Building a lexical knowledge-base of near-synonym differences

  • Authors:
  • Graeme Hirst;Diana Inkpen

  • Affiliations:
  • -;-

  • Venue:
  • Building a lexical knowledge-base of near-synonym differences
  • Year:
  • 2004

Quantified Score

Hi-index 0.00

Visualization

Abstract

Current natural language generation or machine translation systems cannot distinguish among near-synonyms—words that share the same core meaning but vary in their lexical nuances. This is due to a lack of knowledge about differences between near-synonyms in existing computational lexical resources. The goal of this thesis is to automatically acquire a lexical knowledge-base of near-synonym differences (LKB of NS) from multiple sources, and to show how it can be used in a practical natural language processing system.
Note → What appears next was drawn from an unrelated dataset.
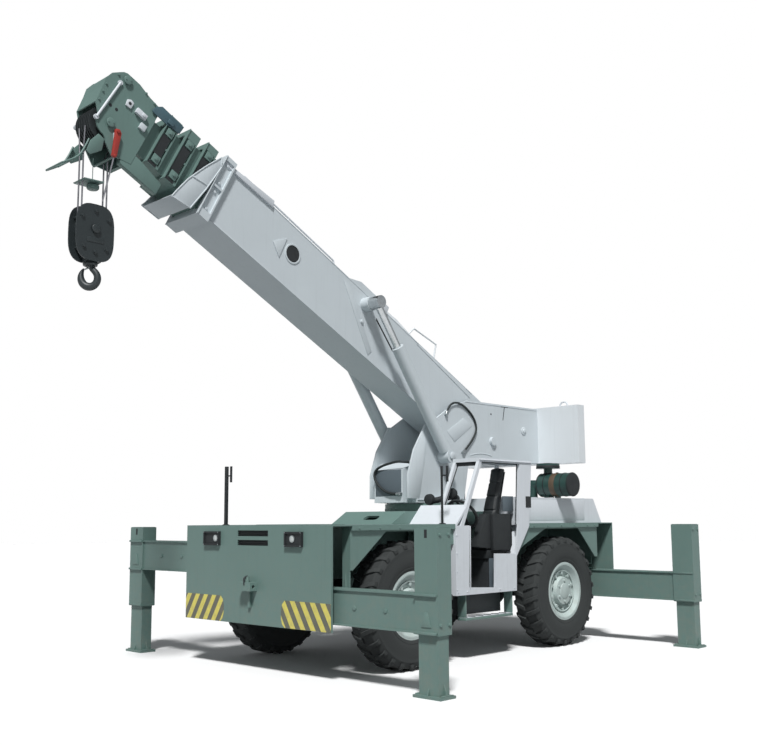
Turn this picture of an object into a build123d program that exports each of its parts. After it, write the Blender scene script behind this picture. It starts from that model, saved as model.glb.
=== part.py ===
from build123d import *
import os
from math import cos, pi, radians, sin, tan

# Mobile crane: a low industrial crane on steered wheels, with a cab fixed beside its turret.
# Sizes in millimetres. X points to the vehicle's left, Y to its rear and Z up. While the pieces are
# made, Y is 0 near the middle of the wheelbase and Z is 0 on the ground. The whole is then moved along Y,
# so that the origin lies on the ground at the middle of the crane's box.

# Clearances
FIT = 0.3                 # pin, bearing and guide fits
RUN = 6.0                 # free gap round what slides

# Wheels and axles
WHEELBASE = 2845.0
AXLE_MIDDLE_Y = 122.5
TYRE_DIA = 1354.0
TYRE_WIDTH = 350.0
TYRE_OUTER_X = 1220.0     # outer sidewall
TYRE_BEAD_DIA = 676.0
RIM_WIDTH = 290.0
RIM_FLANGE = 12.0
RIM_WALL = 16.0
HUB_DIA = 330.0
HUB_FACE_IN = 60.0        # dish of the wheel disc behind the outer sidewall
SPINDLE_DIA = 120.0
SPINDLE_END_X = 1132.0
KINGPIN_X = 1000.0
KINGPIN_DIA = 60.0
KNUCKLE_DIA = 130.0
KNUCKLE_HALF = 92.0       # half height of the knuckle block
EAR_THICK = 40.0          # the axle's ears above and below the knuckle
EAR_WIDTH = 120.0
ARM_THICK = 28.0
ARM_BACK = 250.0          # steering arm's eye behind the kingpin
ARM_IN = 260.0            # and inside it
AXLE_TUBE_DIA = 200.0
BANJO_DIA = 430.0
TIE_ROD_DIA = 50.0
TIE_ROD_BOSS = 60.0

# Chassis
RAIL_OUTER_X = 420.0
RAIL_WALL = 25.0
RAIL_BOTTOM_Z = 940.0
DECK_Z = 1525.0           # top of the decks
DECK_WALL = 12.0
BODY_HALF_WIDTH = 1210.0
CROSS_WALL = 20.0
SKIRT_INSET = 30.0        # the fenders' skirts behind the decks' edge bands
BAND_HEIGHT = 55.0
FRONT_OVERHANG = 165.0    # front face ahead of the jacks
FRONT_PLATE_THICK = 22.0
FRONT_PLATE_BOTTOM_Z = 490.0
REAR_OVERHANG = 225.0

TOW_BODY_X = (-136.0, 67.0)
TOW_BODY_Z = (840.0, 930.0)
TOW_REACH = 95.0
TOW_EYE_DIA = 38.0

# Outriggers: the left beams run in the lower tubes and the right beams in the upper ones
JACK_X = 2377.0
JACK_AHEAD = 1022.0       # front jacks ahead of the front axle
JACK_BEHIND = 942.0       # rear jacks behind the rear axle
COLUMN_DEPTH = 190.0
COLUMN_WIDTH = 275.0
COLUMN_WALL = 16.0
COLUMN_BOTTOM_Z = 550.0
COLUMN_TOP_Z = 1500.0
BEAM_DEPTH = 190.0
BEAM_HEIGHT = 350.0
BEAM_WALL = 14.0
BEAM_LIP = 18.0           # the beam's top and bottom plates stand out beside its webs
BEAM_LENGTH = 1880.0
LOW_BEAM_Z = 560.0        # underside of the left beams
HIGH_BEAM_Z = 990.0       # underside of the right beams
HOUSING_WALL = 10.0
HOUSING_HALF = 940.0
LEG_WIDTH = 235.0
LEG_DEPTH = 140.0
LEG_WALL = 14.0
LEG_IN_COLUMN = 780.0
FOOT_WIDTH = 330.0
FOOT_DEPTH = 210.0
FOOT_THICK = 25.0
LEG_STROKE = 420.0

# Turntable and turret
SLEW_Y = 300.0
RING_DIA = 1060.0
PEDESTAL_HALF = 500.0
PEDESTAL_FRONT_Y = -642.0
PEDESTAL_TOE_Y = -887.0
PEDESTAL_REAR_Y = 1180.0
PEDESTAL_Z = 1675.0
RING_TOP_Z = 1770.0
TURRET_FLOOR_Z = 1782.0
TURRET_FLOOR_THICK = 30.0
PLATE_INNER_X = 300.0
PLATE_THICK = 25.0
TAIL_BOTTOM_Z = 2330.0
TAIL_TOP_Z = 3105.0
TAIL_REAR_Y = 2300.0
TAIL_FLOOR_Y = 1500.0     # the tail's floor starts behind the boom's foot
NOSE_HALF = 238.0
NOSE_Y = -405.0
COUNTERWEIGHT_HALF = 990.0
COUNTERWEIGHT_THICK = 210.0
COUNTERWEIGHT_TOP_Z = 3120.0
WINCH_Y = 1960.0
WINCH_Z = 2780.0
DRUM_DIA = 300.0
DRUM_FLANGE_DIA = 460.0

# Hoses: corners of their routes and the radius at each
HOSE_FITTING_DIA = 36.0
SIDE_HOSE_DIA = 26.0
SIDE_HOSE_ROUTE = ((300.0, 2885.0), (360.0, 3045.0), (620.0, 3060.0), (900.0, 2860.0), (900.0, 2640.0),
                   (622.0, 2423.0))
SIDE_HOSE_RADII = (120.0, 200.0, 200.0, 150.0)
NOSE_HOSE_DIA = 31.0
NOSE_HOSE_ROUTE = ((275.0, -275.0, 2265.0), (275.0, 2268.0), (150.0, 2278.0), (-175.0, 2215.0), (-235.0, 2100.0),
                   (-120.0, 1960.0), (60.0, 1880.0), (215.0, 1886.0))
NOSE_HOSE_RADII = (50.0, 200.0, 100.0, 110.0, 200.0, 150.0)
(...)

I designed a method to automatically acquire knowledge from dictionaries of near-synonym discrimination written for human readers. An unsupervised decision-list algorithm learns patterns and words for classes of distinctions. The patterns are learned automatically, followed by a manual validation step. The extraction of distinctions between near-synonyms is entirely automatic. The main types of distinctions are: stylistic (for example, inebriated is more formal than drunk), attitudinal (for example, skinny is more pejorative than slim), and denotational (for example, blunder implies accident and ignorance, while error does not). I enriched the initial LKB of NS with information extracted from other sources. First, information about the senses of the near-synonym was added (WordNet senses). Second, knowledge about the collocational behaviour of the near-synonyms was acquired from free text. Collocations between a word and the near-synonyms in a dictionary entry were classified into: preferred collocations, less-preferred collocations, and anti-collocations. Third, knowledge about distinctions between near-synonyms was acquired from machine-readable dictionaries (the General Inquirer and the Macquarie Dictionary). These distinctions were merged with the initial LKB of NS, and inconsistencies were resolved. The generic LKB of NS needs to be customized in order to be used in a natural language processing system. The parts that need customization are the core denotations and the strings that describe peripheral concepts in the denotational distinctions. To show how the LKB of NS can be used in practice, I present Xenon, a natural language generation system that chooses the near-synonym that best matches a set of input preferences. I implemented Xenon by adding a near-synonym choice module and a near-synonym collocation module to an existing general-purpose surface realizer.